The other is that, although important values are exchanged, no single act of
exchange is greatly more advantageous to either party than other available
exchange opportunities.  In neither circumstance can anyone be coerced,
since he can, without great loss to himself, easily refuse any offer.

COMPETITION AND LIBERTY.  The second circumstance -- no exchange opportunity
is greatly more advantageous than any other -- makes liberty depend on
competition.  On this the liberal argument is correct:  liberty in market
systems exists only if everyone is able to escape coercion at the hands of
any one buyer or seller by turning to another.  If that proposition holds
out hope for enlarging man's freedom, it also tells us that poor labor
markets stand as a worldwide enemy of freedom.  Landless rural laborers in
much of the world remain dependent for livelihood on land-owning employers
too few to compete.  That helps explain why, for example, during twenty-five
years of democratic national government, millions of India's agricultural
laborers often surrendered control of local government to the landlords,
submitted to beatings and other indignities at their hands, and accepted
exploitative work contracts.

LIMITED CAPACITY TO OFFER.  Precisely why do inadequate labor markets count
so heavily against freedom?  For two interconnected reasons.  One is, again
that livelihood is at stake in market systems.  The other is that hundreds
of millions of people have nothing to offer in their pursuit of livelihood
than their labor, an obvious truth the significance of which has long been
obscured.  Landless laborers, laborers without assets of any kind, must
count on jobs alone to protect their freedoms in the market.  So also
millions of industrial workers.  In a wealthy society like the United
States, as of the early 1960s only about 3 percent of families had assets of
as much as $50,000, and 75 percent had assets less than $5,000.

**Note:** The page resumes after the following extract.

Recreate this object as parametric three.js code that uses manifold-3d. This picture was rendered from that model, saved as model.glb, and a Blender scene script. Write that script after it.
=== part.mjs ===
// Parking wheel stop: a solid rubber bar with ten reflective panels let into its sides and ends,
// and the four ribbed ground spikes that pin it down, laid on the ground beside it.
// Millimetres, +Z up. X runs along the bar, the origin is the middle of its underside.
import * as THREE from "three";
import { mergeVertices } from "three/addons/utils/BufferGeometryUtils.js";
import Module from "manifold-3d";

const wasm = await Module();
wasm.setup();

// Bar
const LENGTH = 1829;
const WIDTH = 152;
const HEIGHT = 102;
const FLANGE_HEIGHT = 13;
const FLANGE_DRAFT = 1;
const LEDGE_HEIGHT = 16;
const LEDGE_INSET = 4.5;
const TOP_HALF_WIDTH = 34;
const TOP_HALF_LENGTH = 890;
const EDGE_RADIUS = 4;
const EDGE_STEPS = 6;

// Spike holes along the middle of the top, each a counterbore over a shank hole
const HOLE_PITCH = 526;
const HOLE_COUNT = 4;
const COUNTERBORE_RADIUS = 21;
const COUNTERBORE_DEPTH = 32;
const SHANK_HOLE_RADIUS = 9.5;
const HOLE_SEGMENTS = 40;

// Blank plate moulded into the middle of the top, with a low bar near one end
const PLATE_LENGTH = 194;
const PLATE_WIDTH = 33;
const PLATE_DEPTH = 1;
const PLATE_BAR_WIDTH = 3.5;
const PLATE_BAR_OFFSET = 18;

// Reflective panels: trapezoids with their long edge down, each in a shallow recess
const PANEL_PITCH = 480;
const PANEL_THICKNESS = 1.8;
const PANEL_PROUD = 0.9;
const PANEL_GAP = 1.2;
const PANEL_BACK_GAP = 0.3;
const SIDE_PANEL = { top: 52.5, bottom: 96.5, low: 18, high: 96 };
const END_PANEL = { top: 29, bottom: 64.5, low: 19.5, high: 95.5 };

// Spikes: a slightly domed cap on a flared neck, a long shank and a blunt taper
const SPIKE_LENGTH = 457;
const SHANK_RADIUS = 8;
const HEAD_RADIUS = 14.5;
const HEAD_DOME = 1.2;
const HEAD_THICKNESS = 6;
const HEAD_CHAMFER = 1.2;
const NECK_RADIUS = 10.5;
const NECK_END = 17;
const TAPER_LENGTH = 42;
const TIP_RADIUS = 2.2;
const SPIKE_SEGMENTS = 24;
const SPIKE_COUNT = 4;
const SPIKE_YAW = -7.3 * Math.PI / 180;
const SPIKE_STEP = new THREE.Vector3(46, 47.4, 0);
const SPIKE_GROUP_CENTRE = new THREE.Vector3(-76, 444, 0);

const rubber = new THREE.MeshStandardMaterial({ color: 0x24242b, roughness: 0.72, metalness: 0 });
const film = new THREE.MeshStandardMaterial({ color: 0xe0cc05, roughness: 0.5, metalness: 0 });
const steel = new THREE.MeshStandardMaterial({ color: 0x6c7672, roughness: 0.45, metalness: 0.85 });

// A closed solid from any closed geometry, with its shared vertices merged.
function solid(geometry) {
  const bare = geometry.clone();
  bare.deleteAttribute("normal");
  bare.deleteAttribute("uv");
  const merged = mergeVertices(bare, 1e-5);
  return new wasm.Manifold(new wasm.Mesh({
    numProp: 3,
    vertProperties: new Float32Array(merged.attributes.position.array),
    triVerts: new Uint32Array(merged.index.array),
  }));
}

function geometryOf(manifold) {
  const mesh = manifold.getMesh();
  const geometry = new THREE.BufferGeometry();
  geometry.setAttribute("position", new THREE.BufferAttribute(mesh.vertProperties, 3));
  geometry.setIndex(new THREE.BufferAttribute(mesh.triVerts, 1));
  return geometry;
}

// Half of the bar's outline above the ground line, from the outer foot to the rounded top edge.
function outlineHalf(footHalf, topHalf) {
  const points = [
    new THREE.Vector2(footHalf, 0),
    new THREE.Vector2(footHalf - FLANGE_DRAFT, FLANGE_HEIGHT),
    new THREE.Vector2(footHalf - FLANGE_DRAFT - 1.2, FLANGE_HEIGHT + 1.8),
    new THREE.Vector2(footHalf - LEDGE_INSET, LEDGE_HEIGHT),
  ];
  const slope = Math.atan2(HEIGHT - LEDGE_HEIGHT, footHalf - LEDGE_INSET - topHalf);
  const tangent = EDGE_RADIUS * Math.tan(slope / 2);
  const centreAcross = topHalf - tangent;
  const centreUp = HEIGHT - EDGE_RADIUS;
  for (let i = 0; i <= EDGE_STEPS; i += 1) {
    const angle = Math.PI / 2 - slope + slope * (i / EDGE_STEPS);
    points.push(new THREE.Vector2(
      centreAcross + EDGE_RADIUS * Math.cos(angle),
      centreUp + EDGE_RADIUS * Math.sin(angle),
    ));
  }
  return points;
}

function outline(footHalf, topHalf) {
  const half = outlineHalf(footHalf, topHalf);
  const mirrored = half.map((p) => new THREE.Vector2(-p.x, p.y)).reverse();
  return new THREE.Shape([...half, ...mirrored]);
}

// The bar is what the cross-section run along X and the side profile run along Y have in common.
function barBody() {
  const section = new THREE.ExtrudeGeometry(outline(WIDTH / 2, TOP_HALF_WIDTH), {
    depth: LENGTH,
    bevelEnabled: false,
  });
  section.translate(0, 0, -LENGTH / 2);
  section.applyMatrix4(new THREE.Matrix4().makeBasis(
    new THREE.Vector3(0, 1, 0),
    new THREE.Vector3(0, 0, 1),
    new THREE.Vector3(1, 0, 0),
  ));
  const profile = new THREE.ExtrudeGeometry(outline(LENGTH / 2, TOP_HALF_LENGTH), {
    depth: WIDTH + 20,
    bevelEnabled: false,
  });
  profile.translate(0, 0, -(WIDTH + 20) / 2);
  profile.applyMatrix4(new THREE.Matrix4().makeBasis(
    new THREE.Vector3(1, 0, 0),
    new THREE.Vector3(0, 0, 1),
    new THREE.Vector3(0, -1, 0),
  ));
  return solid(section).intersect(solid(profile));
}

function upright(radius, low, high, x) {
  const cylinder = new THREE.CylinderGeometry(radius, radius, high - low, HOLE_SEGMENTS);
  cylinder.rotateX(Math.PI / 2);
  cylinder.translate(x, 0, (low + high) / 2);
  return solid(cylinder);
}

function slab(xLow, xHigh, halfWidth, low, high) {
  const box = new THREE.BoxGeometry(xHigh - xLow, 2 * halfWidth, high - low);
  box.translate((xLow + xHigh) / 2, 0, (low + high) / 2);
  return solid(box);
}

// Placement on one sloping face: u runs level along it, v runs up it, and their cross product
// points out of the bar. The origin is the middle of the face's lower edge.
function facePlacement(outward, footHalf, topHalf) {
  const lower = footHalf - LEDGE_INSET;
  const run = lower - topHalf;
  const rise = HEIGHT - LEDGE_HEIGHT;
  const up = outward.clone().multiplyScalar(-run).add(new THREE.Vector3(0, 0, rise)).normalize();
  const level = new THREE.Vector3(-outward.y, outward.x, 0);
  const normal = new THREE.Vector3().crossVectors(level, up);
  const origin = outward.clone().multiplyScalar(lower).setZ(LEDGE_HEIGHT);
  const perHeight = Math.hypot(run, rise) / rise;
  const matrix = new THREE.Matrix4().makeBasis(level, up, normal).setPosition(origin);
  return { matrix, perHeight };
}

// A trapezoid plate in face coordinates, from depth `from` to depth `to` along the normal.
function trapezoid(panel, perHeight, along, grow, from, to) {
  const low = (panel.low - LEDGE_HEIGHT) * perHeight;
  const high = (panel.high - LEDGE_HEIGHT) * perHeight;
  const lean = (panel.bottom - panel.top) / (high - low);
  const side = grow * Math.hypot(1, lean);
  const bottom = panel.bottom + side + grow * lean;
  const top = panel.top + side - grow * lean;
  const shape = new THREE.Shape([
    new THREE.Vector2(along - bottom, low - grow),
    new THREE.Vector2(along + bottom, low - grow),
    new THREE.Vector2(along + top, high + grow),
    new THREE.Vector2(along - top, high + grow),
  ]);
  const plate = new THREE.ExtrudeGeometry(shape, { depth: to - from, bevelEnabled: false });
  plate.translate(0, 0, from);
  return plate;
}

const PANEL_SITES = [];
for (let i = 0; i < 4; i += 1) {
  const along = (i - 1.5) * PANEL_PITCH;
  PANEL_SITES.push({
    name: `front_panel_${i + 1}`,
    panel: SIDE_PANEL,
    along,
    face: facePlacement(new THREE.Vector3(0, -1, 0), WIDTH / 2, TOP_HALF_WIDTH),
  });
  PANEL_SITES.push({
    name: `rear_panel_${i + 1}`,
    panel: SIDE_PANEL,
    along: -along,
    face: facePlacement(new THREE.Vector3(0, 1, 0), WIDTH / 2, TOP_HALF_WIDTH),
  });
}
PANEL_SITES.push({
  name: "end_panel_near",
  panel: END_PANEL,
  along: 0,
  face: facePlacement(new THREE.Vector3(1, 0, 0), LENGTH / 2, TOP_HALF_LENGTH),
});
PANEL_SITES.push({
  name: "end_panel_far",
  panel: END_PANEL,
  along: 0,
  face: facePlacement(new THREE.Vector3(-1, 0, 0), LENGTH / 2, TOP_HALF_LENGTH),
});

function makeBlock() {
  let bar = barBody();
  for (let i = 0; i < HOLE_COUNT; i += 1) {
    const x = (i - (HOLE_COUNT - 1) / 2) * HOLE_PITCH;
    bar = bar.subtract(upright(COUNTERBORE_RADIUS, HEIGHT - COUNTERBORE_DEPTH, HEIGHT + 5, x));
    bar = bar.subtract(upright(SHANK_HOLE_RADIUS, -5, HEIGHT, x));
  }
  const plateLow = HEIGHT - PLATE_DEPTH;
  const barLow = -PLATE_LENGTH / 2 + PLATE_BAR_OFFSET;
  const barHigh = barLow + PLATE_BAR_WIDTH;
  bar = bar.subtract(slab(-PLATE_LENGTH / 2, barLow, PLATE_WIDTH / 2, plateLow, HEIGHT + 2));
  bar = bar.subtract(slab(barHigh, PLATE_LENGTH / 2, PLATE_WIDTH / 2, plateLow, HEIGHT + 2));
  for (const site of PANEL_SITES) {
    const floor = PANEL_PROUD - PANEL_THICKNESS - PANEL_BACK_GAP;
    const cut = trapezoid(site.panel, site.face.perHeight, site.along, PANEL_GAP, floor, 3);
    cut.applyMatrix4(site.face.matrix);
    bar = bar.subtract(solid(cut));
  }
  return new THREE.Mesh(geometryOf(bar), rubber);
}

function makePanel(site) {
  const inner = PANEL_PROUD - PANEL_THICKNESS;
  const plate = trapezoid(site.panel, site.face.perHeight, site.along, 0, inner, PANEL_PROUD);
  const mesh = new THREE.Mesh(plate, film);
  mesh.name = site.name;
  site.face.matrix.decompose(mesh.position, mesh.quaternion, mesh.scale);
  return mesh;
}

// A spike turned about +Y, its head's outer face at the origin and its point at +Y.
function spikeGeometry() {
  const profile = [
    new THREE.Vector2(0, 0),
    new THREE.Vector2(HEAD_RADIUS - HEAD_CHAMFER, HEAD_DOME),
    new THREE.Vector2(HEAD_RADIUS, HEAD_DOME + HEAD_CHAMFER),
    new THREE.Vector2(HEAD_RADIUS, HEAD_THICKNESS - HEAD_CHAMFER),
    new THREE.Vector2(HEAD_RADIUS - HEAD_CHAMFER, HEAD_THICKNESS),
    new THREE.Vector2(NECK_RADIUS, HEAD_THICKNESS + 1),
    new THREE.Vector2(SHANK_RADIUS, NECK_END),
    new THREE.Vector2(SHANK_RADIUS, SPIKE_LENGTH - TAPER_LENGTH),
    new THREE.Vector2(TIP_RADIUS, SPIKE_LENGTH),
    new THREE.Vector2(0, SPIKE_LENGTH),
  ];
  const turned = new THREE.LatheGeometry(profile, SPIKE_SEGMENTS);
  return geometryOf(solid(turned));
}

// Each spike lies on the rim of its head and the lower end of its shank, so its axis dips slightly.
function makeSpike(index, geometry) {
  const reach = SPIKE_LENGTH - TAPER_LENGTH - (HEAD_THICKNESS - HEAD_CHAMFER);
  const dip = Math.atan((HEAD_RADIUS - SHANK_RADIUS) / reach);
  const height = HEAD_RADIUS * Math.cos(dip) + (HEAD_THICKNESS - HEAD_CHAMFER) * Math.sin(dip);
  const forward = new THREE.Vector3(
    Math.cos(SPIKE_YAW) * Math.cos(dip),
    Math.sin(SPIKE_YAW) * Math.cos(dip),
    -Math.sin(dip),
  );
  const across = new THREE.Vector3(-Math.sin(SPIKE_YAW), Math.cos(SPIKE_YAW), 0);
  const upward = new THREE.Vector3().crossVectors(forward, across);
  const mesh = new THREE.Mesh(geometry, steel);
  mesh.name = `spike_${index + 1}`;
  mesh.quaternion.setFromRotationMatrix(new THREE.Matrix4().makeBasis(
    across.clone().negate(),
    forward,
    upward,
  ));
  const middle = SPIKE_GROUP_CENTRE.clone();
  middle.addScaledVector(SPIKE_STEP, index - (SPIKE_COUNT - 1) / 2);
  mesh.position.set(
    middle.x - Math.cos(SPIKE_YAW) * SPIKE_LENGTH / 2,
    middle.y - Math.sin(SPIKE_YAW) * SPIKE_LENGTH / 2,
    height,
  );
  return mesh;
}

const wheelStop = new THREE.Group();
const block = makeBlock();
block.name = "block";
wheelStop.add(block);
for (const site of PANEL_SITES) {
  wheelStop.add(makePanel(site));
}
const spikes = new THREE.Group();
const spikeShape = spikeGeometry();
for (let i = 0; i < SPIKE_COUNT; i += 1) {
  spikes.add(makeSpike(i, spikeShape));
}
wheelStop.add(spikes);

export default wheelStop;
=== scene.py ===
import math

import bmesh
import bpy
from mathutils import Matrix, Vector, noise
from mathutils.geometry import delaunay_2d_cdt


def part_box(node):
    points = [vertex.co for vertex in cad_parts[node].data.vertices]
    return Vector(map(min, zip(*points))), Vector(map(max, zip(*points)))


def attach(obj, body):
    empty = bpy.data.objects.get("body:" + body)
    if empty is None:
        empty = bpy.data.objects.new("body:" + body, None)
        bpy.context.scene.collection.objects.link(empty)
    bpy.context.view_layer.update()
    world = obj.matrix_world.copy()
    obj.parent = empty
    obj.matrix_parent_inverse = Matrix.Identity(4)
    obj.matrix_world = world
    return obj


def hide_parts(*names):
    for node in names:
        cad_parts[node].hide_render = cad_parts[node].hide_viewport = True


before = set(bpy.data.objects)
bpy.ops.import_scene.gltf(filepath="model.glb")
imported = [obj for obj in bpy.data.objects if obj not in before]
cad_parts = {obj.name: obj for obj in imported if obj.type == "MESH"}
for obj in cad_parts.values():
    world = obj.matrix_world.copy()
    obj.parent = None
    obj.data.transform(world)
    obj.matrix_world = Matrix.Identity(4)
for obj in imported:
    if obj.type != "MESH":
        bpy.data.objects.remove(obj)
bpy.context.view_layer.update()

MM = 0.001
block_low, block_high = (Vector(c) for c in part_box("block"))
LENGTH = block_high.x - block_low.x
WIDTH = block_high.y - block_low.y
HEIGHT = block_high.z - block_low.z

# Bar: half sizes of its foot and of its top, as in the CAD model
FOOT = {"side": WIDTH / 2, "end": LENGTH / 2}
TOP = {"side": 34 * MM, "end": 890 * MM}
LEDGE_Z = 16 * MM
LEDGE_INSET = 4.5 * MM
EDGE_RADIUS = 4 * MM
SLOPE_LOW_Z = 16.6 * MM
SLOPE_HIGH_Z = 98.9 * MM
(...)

Marx saw the staggering importance of that simple fact; classical liberal
thought has been embarrassed by it.  Income-earning property is a bulwark of
liberty only for those who have it!  [Footnote:  The conventional liberal
argument alleges, however, that because a system of private property
disperses control over production, it guarantees the political liberties of
the propertyless as well as the propertied (Hayek, *Road to Serfdom*).  The
allegation is silent on the effect of property on the market liberties of
those who have very little of it or whose share of it they never voluntarily
chose.]  Those who do not [have income-earning property] are vulnerable to
coercion when jobs are scarce and insecure to the degree that jobs may
become scarce.  Unemployment compensation and other welfare programs are --
by such a line of analysis -- necessary to freedom in market societies.